The exact amount of the debt will depend on cost overruns of the city’s rail project. Nearly $1 of every $3 collected by the city going to pay off the rail debt, Cayetano said.

The budget cuts, which include funding for a police emergency radio system, construction and maintenance of several fire stations and police stations, ocean safety and flood control programs, police car maintenance for 400 patrol cars, street lighting and bike lane improvements, are being made to keep Honolulu’s AA+ credit rating, said “truth squad” member Malcolm Tom.

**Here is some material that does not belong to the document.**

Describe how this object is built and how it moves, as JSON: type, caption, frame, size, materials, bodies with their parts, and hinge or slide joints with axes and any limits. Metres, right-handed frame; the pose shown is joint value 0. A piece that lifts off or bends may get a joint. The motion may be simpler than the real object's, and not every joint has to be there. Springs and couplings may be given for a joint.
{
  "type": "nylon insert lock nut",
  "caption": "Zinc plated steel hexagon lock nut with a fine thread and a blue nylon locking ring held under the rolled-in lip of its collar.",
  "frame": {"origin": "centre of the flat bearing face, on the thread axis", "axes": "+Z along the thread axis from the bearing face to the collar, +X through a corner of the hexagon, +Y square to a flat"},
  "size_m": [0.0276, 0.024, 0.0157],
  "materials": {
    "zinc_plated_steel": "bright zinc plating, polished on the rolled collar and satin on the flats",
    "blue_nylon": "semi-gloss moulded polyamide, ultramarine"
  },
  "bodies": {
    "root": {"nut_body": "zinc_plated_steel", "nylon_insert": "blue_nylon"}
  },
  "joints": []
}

Tom, who served as managing director under former Mayor Jeremy Harris, pointed out the rail project is the largest public works project in the state’s history, five times larger than the H-3 Freeway.

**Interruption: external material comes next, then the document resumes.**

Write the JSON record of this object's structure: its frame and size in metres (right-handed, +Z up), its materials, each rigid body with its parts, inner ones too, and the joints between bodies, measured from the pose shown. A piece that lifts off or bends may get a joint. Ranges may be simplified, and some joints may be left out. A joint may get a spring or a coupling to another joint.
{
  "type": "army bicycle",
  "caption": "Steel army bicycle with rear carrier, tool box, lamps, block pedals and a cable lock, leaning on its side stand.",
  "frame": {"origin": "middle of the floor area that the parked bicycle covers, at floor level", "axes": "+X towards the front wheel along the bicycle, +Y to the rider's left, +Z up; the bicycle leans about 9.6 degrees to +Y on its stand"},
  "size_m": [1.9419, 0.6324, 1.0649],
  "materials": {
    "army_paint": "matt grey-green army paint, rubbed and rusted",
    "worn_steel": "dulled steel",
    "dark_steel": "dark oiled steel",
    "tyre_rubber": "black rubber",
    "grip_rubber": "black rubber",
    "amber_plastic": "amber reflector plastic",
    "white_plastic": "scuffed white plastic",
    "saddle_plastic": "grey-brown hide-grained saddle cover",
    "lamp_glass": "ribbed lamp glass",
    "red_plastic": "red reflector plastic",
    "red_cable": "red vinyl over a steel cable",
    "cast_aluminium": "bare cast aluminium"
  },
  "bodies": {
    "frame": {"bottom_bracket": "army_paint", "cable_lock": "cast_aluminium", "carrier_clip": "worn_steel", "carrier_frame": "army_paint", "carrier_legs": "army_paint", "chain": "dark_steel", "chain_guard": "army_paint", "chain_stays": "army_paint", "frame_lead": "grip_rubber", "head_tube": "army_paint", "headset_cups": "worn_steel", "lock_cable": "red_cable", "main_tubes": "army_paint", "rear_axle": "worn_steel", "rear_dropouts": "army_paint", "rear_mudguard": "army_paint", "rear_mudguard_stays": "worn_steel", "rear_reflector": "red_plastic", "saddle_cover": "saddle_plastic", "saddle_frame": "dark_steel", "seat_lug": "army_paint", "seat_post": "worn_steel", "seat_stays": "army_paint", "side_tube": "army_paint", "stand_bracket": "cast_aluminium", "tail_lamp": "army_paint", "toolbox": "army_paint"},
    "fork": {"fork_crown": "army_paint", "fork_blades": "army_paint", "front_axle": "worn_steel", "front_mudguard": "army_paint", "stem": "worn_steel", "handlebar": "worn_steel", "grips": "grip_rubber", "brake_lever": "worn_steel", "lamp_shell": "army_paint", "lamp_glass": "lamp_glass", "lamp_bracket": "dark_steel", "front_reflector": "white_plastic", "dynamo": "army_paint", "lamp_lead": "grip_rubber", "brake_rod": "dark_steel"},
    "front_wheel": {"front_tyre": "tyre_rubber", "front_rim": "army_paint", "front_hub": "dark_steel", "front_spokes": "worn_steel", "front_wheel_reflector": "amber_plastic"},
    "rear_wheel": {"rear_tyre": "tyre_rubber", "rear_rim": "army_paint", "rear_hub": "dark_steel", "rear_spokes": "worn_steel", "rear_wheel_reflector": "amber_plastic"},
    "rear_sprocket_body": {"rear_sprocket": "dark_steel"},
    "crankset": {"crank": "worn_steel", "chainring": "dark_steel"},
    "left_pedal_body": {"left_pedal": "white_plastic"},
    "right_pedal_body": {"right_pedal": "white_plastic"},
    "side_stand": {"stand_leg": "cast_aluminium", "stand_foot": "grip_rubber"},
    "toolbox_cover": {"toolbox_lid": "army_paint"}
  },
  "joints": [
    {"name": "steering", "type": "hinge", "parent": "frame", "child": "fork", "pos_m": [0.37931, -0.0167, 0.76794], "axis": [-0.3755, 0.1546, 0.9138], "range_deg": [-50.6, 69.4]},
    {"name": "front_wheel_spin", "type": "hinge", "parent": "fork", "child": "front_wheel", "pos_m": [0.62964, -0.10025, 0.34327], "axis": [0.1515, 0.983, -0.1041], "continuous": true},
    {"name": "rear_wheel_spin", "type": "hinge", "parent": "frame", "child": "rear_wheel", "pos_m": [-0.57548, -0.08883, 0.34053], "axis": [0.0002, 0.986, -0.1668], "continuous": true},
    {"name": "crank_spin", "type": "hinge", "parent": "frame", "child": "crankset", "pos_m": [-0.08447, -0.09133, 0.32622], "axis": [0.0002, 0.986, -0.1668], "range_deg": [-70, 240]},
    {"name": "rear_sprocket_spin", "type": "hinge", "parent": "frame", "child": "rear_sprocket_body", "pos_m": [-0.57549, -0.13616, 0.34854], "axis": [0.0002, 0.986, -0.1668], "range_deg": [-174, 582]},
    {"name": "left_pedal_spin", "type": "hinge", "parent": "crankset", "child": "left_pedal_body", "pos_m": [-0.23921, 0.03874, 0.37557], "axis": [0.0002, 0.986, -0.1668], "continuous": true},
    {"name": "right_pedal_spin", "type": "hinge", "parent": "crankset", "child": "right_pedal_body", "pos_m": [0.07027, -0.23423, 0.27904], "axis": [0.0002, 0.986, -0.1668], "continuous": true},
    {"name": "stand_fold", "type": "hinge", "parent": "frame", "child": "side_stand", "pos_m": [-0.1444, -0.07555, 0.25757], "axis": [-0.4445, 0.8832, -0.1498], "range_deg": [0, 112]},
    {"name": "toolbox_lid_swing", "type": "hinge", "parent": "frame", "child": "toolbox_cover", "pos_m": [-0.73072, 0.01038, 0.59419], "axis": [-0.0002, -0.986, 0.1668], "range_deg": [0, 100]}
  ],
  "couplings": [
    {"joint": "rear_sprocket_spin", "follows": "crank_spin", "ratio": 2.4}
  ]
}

Rod Haraga, who served in the administrations of former Gov. Linda Lingle and Honolulu Mayor Mufi Hannemann and is backing Cayetano, addressed the condition of Oahu’s pothole-filled roadways, which continue to deteriorate.

Carlisle cut the road-repaving budget from $77 million to $45 million for Fiscal Year 2013, which Haraga said is exactly the wrong approach.

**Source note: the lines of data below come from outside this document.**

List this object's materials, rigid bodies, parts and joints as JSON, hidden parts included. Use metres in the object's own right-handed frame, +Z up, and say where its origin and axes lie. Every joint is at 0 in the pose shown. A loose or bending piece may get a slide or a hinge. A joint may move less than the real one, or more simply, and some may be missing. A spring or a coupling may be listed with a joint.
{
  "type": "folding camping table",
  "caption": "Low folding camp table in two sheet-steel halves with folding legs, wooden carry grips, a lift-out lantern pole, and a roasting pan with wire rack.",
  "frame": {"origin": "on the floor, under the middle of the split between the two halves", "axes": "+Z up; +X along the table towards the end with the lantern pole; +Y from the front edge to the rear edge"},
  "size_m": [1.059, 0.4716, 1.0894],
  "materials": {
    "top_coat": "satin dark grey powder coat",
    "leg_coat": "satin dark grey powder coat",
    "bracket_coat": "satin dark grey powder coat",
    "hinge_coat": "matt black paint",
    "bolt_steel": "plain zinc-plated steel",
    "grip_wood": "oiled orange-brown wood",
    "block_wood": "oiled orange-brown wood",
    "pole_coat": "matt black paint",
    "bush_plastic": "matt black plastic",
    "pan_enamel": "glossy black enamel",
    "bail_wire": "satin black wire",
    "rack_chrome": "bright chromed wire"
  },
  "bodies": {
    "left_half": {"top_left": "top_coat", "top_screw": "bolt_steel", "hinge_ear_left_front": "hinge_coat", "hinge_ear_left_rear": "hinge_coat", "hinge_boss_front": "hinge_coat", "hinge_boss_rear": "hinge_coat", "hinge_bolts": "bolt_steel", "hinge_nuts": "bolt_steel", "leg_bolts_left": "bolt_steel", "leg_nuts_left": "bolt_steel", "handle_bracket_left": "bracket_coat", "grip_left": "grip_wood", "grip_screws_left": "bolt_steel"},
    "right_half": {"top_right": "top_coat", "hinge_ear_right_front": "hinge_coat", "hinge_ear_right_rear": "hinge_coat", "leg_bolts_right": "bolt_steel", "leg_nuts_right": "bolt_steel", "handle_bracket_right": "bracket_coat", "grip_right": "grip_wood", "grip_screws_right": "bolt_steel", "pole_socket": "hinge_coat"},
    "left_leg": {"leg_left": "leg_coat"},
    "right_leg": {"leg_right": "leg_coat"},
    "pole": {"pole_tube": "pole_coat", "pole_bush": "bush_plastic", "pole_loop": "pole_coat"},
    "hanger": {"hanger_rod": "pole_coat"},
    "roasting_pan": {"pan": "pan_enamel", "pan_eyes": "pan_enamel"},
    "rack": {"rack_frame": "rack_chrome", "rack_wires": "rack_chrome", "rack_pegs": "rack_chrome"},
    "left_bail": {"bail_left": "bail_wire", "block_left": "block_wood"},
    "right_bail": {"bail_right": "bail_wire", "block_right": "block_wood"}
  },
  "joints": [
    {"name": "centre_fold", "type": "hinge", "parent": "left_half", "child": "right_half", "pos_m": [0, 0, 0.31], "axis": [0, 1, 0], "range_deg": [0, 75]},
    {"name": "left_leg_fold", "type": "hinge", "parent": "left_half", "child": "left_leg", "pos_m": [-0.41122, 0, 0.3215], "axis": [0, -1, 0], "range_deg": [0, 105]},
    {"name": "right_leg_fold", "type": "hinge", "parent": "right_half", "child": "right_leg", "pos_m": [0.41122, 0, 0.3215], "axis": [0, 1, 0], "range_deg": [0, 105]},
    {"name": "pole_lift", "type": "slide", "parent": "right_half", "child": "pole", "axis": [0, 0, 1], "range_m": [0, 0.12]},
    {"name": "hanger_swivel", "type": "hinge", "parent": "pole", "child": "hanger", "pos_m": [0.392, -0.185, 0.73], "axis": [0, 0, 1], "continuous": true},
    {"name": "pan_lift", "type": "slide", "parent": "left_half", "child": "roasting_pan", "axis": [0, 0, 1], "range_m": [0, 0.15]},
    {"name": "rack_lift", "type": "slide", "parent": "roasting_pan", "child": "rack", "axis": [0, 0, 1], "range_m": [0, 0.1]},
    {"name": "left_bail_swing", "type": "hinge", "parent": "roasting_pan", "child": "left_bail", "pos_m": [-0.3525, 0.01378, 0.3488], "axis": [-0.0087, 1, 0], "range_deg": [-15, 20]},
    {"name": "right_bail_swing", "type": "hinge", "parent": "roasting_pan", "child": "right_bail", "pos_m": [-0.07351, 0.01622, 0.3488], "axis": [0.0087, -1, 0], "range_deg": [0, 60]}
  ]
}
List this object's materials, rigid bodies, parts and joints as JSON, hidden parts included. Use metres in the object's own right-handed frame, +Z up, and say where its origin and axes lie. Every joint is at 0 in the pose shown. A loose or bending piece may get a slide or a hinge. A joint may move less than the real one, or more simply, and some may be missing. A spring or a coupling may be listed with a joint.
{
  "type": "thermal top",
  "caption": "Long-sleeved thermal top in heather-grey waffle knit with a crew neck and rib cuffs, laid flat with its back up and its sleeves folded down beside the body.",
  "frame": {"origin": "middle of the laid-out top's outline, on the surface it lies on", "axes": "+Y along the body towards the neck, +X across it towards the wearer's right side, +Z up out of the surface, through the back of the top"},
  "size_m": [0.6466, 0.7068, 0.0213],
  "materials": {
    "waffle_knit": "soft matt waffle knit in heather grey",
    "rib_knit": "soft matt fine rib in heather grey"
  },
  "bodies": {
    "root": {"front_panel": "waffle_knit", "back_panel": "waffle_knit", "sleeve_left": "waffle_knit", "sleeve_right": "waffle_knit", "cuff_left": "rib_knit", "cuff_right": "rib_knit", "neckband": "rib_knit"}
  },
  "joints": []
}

There needs to be an aggressive repaving program, said Haraga, who called the roadways “deplorable.”

Oahu needs about 3,500 lane miles of road repaved, but the cuts mean about 90 lane miles of road go without repairs, Haraga said.

Toy Arre, who worked for former Mayor Frank Fasi as his Finance Director, said yesterday: “As more of the city’s financial resources are diverted to rail, the city is forced to change its spending priorities. In the proposed Fiscal 2013 budget alone, approximately $17 million in public health and safety projects are on the chopping block. More cuts are slated in forthcoming years.”

Cayetano told Hawaii Reporter the city is so far behind on maintenance, his advisers say some $5 billion to $6 billion should be spent on sewer upgrades and repairs, $5 billion to $6 billion should go to water main repairs and upgrades, another $1.8 billion should be used for road repaving, and $800 million must go to storm drainage repairs.

Honolulu 950,000 people and 400,000 households cannot afford to pay for these basic repairs and the rail system – that kind of spending is “unsustainable,” Cayetano said.

“The City rail cost of $5.3 billion translates to $17,400 per household – $5,500 for every man, women and child,” Cayetano said.

When he unveiled his $1.953 billion city budget for FY 2013 in early March, Honolulu Mayor Peter Carlisle said he wants to “bend the debt curve downward”, get the city’s finances in order, and save more for he city’s rainy day emergency fund.  See the full report on his budget here.

Carlisle, touting his fiscal conservatism, said he called “carefully balanced,” is $28 million or 1.5 percent more than his FY 2012 budget. It also includes a $577 million capital budget for the coming year, a 5.5 percent increase over his previous capital improvement budget, $295 million of which will go toward upgrades to the City’s wastewater system as mandated by the U.S. Environmental Protection Agency-driven federal consent decree.

The Honolulu City Council will have to approve the plan, which includes no residential property tax increase. Carlisle said to get the city on track financially, the city will deposit $20 million into the Rainy Day Fund, pay down more debt, invest in the city retiree healthcare fund, keep an eye on spending and invest in core infrastructure. The city administration plans to keep down salary costs with a 5 percent across-the-board labor cost reduction plan within each City agency.

Carlisle points out the rail funding comes from a separate city fund paid for by a 0.5 percent addition to the state General Excise Tax.

But Honolulu City Council member Ikaika Anderson, a proponent of the rail, expressed concern last week in a council hearing about the city budget that the city’s rail financial plan will take millions of dollars from city’s TheBus and Handivan services, forcing the council to raise property taxes to pay for these services. He called it an end run around a city ordinance that maintains city rail services are paid for with the GE tax.

In the same hearing, Honolulu Council Budget Chair Ann Kobayashi asked Honolulu Authority for Rapid Transportation interim director Toru Hamayasu to remove TheBus and Handivan funding in the rail budget, but Hamayasu said the agency needs to include that funding in the rail financial plan to satisfy requirements by the Federal Transit Administration.